Below is a listing; restate from it, character for character, the lines beginning at the line holding "module carafe_lid_pin() color([0.7, 0.7, 0.72])" and ending at the line holding "bpy.data.objects.remove(obj)", both included.
##############################
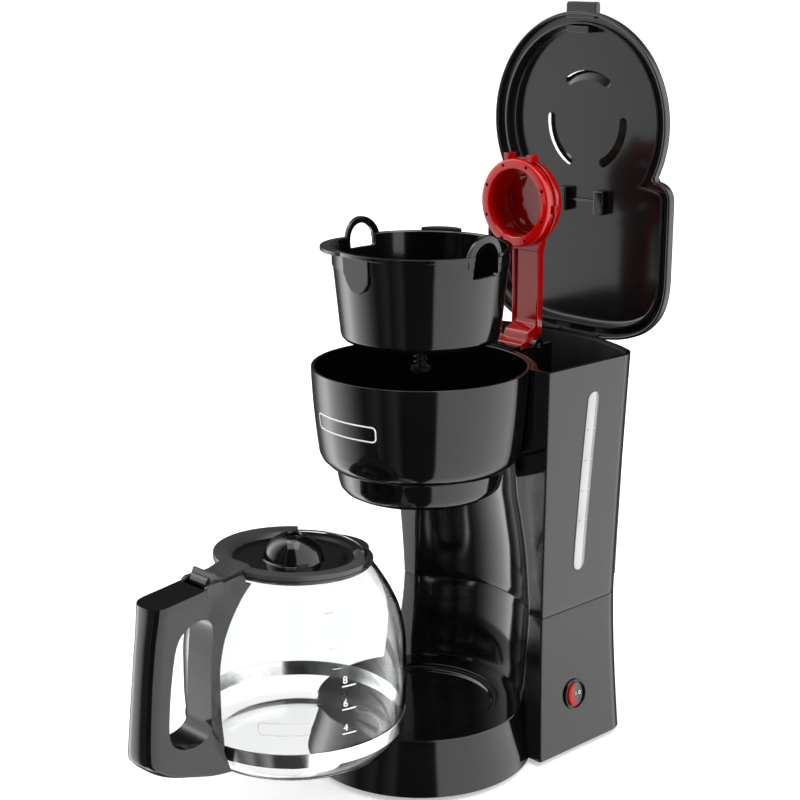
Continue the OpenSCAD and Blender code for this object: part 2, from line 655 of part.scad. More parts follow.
module carafe_glass() color([0.85, 0.9, 0.9, 0.35]) at_carafe() rotate_extrude() polygon(concat(
    [[0, 1.2], [52, 1.2]], glass_profile, [[50, 135], [47.8, 135]],
    [for (i = [len(glass_profile) - 1:-1:2]) [glass_profile[i][0] - glass_wall, max(glass_profile[i][1], 4.6)]],
    [[60, 3.4], [0, 3.4]]));

module carafe_band() color([0.8, 0.8, 0.82]) at_carafe() rotate_extrude()
    polygon([[74.2, 13.6], [75, 13.6], [76.4, 24], [75.6, 24]]);

module carafe_collar() color([0.05, 0.05, 0.055]) at_carafe() difference() {
    union() {
        rotate_extrude() polygon([[50.2, 132.4], [53, 131.6], [53.8, 132.4], [54.4, 138.6], [50.2, 138.6]]);
        // pouring lip at the rear
        intersection() {
            rotate_extrude() polygon([[50.2, 131.6], [56, 131.6], [61, 134.6], [61, 136.6], [50.2, 136.6]]);
            translate([-17, 30, 120]) cube([34, 40, 30]);
        }
        // strap to the handle
        translate([-11, -73, 132.4]) cube([22, 22, 3.6]);
    }
    translate([0, 0, 120]) cylinder(r = 50.2, h = 30);
}

handle_half = 12;
handle_side = [[-58, 131.6], [-121, 131.6], [-127, 127], [-131, 100], [-134.5, 73], [-137.5, 32],
    [-134, 24], [-124, 16], [-107, 10], [-90, 6], [-66, 3], [-66, 40], [-66, 90]];
grip_low = [-99, 44, 15];    // ends of the grip opening: distance forward, height, radius
grip_high = [-96, 103, 12];
module carafe_handle() color([0.05, 0.05, 0.055]) at_carafe() difference() {
    union() {
        intersection() {
            translate([-handle_half, 0, 0]) rotate([90, 0, 90]) linear_extrude(height = 2 * handle_half)
                polygon(handle_side);
            union() {
                translate([-30, -122, 0]) cube([60, 80, 140]);
                translate([0, -122, 0]) cylinder(r = 16, h = 140);
            }
        }
        // lugs for the lid pin
        both_sides() translate([8.4, lid_pin_y, lid_pin_z]) rotate([0, 90, 0]) cylinder(r = 4.6, h = 3.6);
        both_sides() translate([8.4, lid_pin_y - 4.6, 130]) cube([3.6, 9.2, lid_pin_z - 130]);
    }
    // room for the glass and the collar
    rotate_extrude() polygon(concat([[0, -5], [70, -5], [77.3, 20]],
        [for (i = [6:len(glass_profile) - 1]) [glass_profile[i][0] + gap + 0.2, glass_profile[i][1]]],
        [[54.9, 132], [54.9, 145], [0, 145]]));
    translate([-11.3, -73.3, 132]) cube([22.6, 30, 10]);
    // grip opening
    translate([-30, 0, 0]) rotate([90, 0, 90]) linear_extrude(height = 60) {
        polygon([[grip_low[0] + grip_low[2], grip_low[1]], [grip_low[0] - grip_low[2], grip_low[1]],
            [grip_high[0] - grip_high[2], grip_high[1]], [grip_high[0] + grip_high[2], grip_high[1]]]);
        for (g = [grip_low, grip_high]) translate([g[0], g[1]]) circle(r = g[2]);
    }
    translate([0, lid_pin_y, lid_pin_z]) along_x(pin_r, 60);
    translate([0, -64.5, 120]) cylinder(r = 1.7, h = 20);
}

module handle_screw() color([0.6, 0.6, 0.62]) at_carafe() translate([0, -64.5, 0]) rotate_extrude()
    polygon([[0, 123], [1.7, 124], [1.7, 132.4], [0, 132.4]]);

module carafe_lid() color([0.05, 0.05, 0.055]) at_carafe() difference() {
    union() {
        difference() {
            rotate_extrude() polygon([[5.6, 151.2], [7, 151.6], [12, 149.4], [17, 144.4], [20.4, 138.6],
                [21, 136], [40, 136.6], [47, 139.9], [54.2, 140.2], [54.2, 138.8], [46.8, 138.8], [46.8, 131],
                [45, 131], [44.4, 136.4], [39, 134.4], [19, 134.2], [18.2, 138], [15, 143],
                [11, 147], [5.6, 148.8]]);
            // gap in the rim above the pouring lip
            translate([-22, 30, 128]) cube([44, 40, 9.8]);
        }
        translate([-8, lid_pin_y, 138.8]) cube([16, 30, 2.8]);
        translate([0, lid_pin_y, lid_pin_z]) along_x(4.6, 16);
    }
    translate([0, lid_pin_y, lid_pin_z]) along_x(pin_r + run, 60);
}

module carafe_lid_pin() color([0.7, 0.7, 0.72]) at_carafe() translate([0, lid_pin_y, lid_pin_z])
    along_x(pin_r, 23.4);

upper_housing();
brew_bowl();
reservoir_tank();
water_window();
base_housing();
bottom_cover();
feet();
cover_screws();
warming_plate();
plate_gasket();
heater_element();
heater_bracket();
thermostat();
thermal_fuses();
inlet_hose();
check_valve();
riser_tube();
wire_harness();
cord_gland();
switch_bezel();
switch_body();
switch_rocker();
badge_plate();
arm_cradle();
arm_pin();
shower_arm();
shower_ring();
lid_shell();
lid_clips();
lid_hinge_pins();
basket();
drip_valve();
valve_spring();
valve_seal();
carafe_glass();
carafe_band();
carafe_collar();
carafe_handle();
handle_screw();
carafe_lid();
carafe_lid_pin();
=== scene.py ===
"""Looks of the drip coffee maker: moulded black housing, open lid, red shower arm, basket and
glass carafe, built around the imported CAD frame. Lengths below are in millimetres in the CAD
frame and become metres when a mesh is made; the camera, floor and lamp are in metres. +Z up,
front -Y, origin on the bowl axis. Profiles of lathed pieces are (radius, height) points."""

import math

import bmesh
import bpy
from mathutils import Matrix, Vector


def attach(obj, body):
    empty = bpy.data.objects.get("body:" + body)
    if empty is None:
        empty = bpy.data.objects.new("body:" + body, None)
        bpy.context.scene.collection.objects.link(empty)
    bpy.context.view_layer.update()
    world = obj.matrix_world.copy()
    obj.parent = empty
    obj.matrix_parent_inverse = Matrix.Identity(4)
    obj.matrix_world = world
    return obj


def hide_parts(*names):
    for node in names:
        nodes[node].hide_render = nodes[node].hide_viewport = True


MM = 0.001
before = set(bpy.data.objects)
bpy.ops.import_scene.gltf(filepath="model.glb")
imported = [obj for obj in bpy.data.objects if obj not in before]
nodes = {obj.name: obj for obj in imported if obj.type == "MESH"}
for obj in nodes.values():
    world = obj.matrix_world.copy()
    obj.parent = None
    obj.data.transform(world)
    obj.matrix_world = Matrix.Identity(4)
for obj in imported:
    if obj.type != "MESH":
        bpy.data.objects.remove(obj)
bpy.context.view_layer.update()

# ---- camera ----

# the place, turn and lens come from a fit to the bowl, base and side panel as the view shows them
camera_data = bpy.data.cameras.new("camera")
camera_data.lens = 76.68
camera_data.sensor_width = 36
camera = bpy.data.objects.new("camera", camera_data)
camera.location = (0.8203, -0.8433, 0.5869)
camera.rotation_euler = (math.radians(75.08), 0, math.radians(44.92))
bpy.context.scene.collection.objects.link(camera)
bpy.context.scene.camera = camera
bpy.context.scene.view_settings.view_transform = "Standard"

# ---- materials ----


def shader(name, colour_a, colour_b, rough, scale, bump=0.0, bump_scale=900, **sockets):
    """A Principled material whose colour and roughness wander between two values; sockets are set
    by name, with underscores for spaces."""
    mat = bpy.data.materials.new(name)
    mat.use_nodes = True
    tree = mat.node_tree
    bsdf = tree.nodes["Principled BSDF"]
    coords = tree.nodes.new("ShaderNodeTexCoord")
    noise = tree.nodes.new("ShaderNodeTexNoise")
    noise.inputs["Scale"].default_value = scale
    noise.inputs["Detail"].default_value = 4
    tree.links.new(coords.outputs["Object"], noise.inputs["Vector"])
    ramp = tree.nodes.new("ShaderNodeValToRGB")
    ramp.color_ramp.elements[0].position = 0.35
    ramp.color_ramp.elements[1].position = 0.65
    ramp.color_ramp.elements[0].color = (*colour_a, 1)
    ramp.color_ramp.elements[1].color = (*colour_b, 1)
    tree.links.new(noise.outputs["Fac"], ramp.inputs["Fac"])
    tree.links.new(ramp.outputs["Color"], bsdf.inputs["Base Color"])
    spread = tree.nodes.new("ShaderNodeMapRange")
    spread.inputs["From Min"].default_value = 0.3
    spread.inputs["From Max"].default_value = 0.7
    spread.inputs["To Min"].default_value = rough[0]
    spread.inputs["To Max"].default_value = rough[1]
    tree.links.new(noise.outputs["Fac"], spread.inputs["Value"])
    tree.links.new(spread.outputs["Result"], bsdf.inputs["Roughness"])
    if bump:
        grain = tree.nodes.new("ShaderNodeTexNoise")
        grain.inputs["Scale"].default_value = bump_scale
        grain.inputs["Detail"].default_value = 3
        tree.links.new(coords.outputs["Object"], grain.inputs["Vector"])
        lift = tree.nodes.new("ShaderNodeBump")
        lift.inputs["Strength"].default_value = bump
        lift.inputs["Distance"].default_value = 0.0002
        tree.links.new(grain.outputs["Fac"], lift.inputs["Height"])
        tree.links.new(lift.outputs["Normal"], bsdf.inputs["Normal"])
    for socket, value in sockets.items():
        bsdf.inputs[socket.replace("_", " ")].default_value = value
    return mat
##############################
» Written solution:
module carafe_lid_pin() color([0.7, 0.7, 0.72]) at_carafe() translate([0, lid_pin_y, lid_pin_z])
    along_x(pin_r, 23.4);

upper_housing();
brew_bowl();
reservoir_tank();
water_window();
base_housing();
bottom_cover();
feet();
cover_screws();
warming_plate();
plate_gasket();
heater_element();
heater_bracket();
thermostat();
thermal_fuses();
inlet_hose();
check_valve();
riser_tube();
wire_harness();
cord_gland();
switch_bezel();
switch_body();
switch_rocker();
badge_plate();
arm_cradle();
arm_pin();
shower_arm();
shower_ring();
lid_shell();
lid_clips();
lid_hinge_pins();
basket();
drip_valve();
valve_spring();
valve_seal();
carafe_glass();
carafe_band();
carafe_collar();
carafe_handle();
handle_screw();
carafe_lid();
carafe_lid_pin();
=== scene.py ===
"""Looks of the drip coffee maker: moulded black housing, open lid, red shower arm, basket and
glass carafe, built around the imported CAD frame. Lengths below are in millimetres in the CAD
frame and become metres when a mesh is made; the camera, floor and lamp are in metres. +Z up,
front -Y, origin on the bowl axis. Profiles of lathed pieces are (radius, height) points."""

import math

import bmesh
import bpy
from mathutils import Matrix, Vector


def attach(obj, body):
    empty = bpy.data.objects.get("body:" + body)
    if empty is None:
        empty = bpy.data.objects.new("body:" + body, None)
        bpy.context.scene.collection.objects.link(empty)
    bpy.context.view_layer.update()
    world = obj.matrix_world.copy()
    obj.parent = empty
    obj.matrix_parent_inverse = Matrix.Identity(4)
    obj.matrix_world = world
    return obj


def hide_parts(*names):
    for node in names:
        nodes[node].hide_render = nodes[node].hide_viewport = True


MM = 0.001
before = set(bpy.data.objects)
bpy.ops.import_scene.gltf(filepath="model.glb")
imported = [obj for obj in bpy.data.objects if obj not in before]
nodes = {obj.name: obj for obj in imported if obj.type == "MESH"}
for obj in nodes.values():
    world = obj.matrix_world.copy()
    obj.parent = None
    obj.data.transform(world)
    obj.matrix_world = Matrix.Identity(4)
for obj in imported:
    if obj.type != "MESH":
        bpy.data.objects.remove(obj)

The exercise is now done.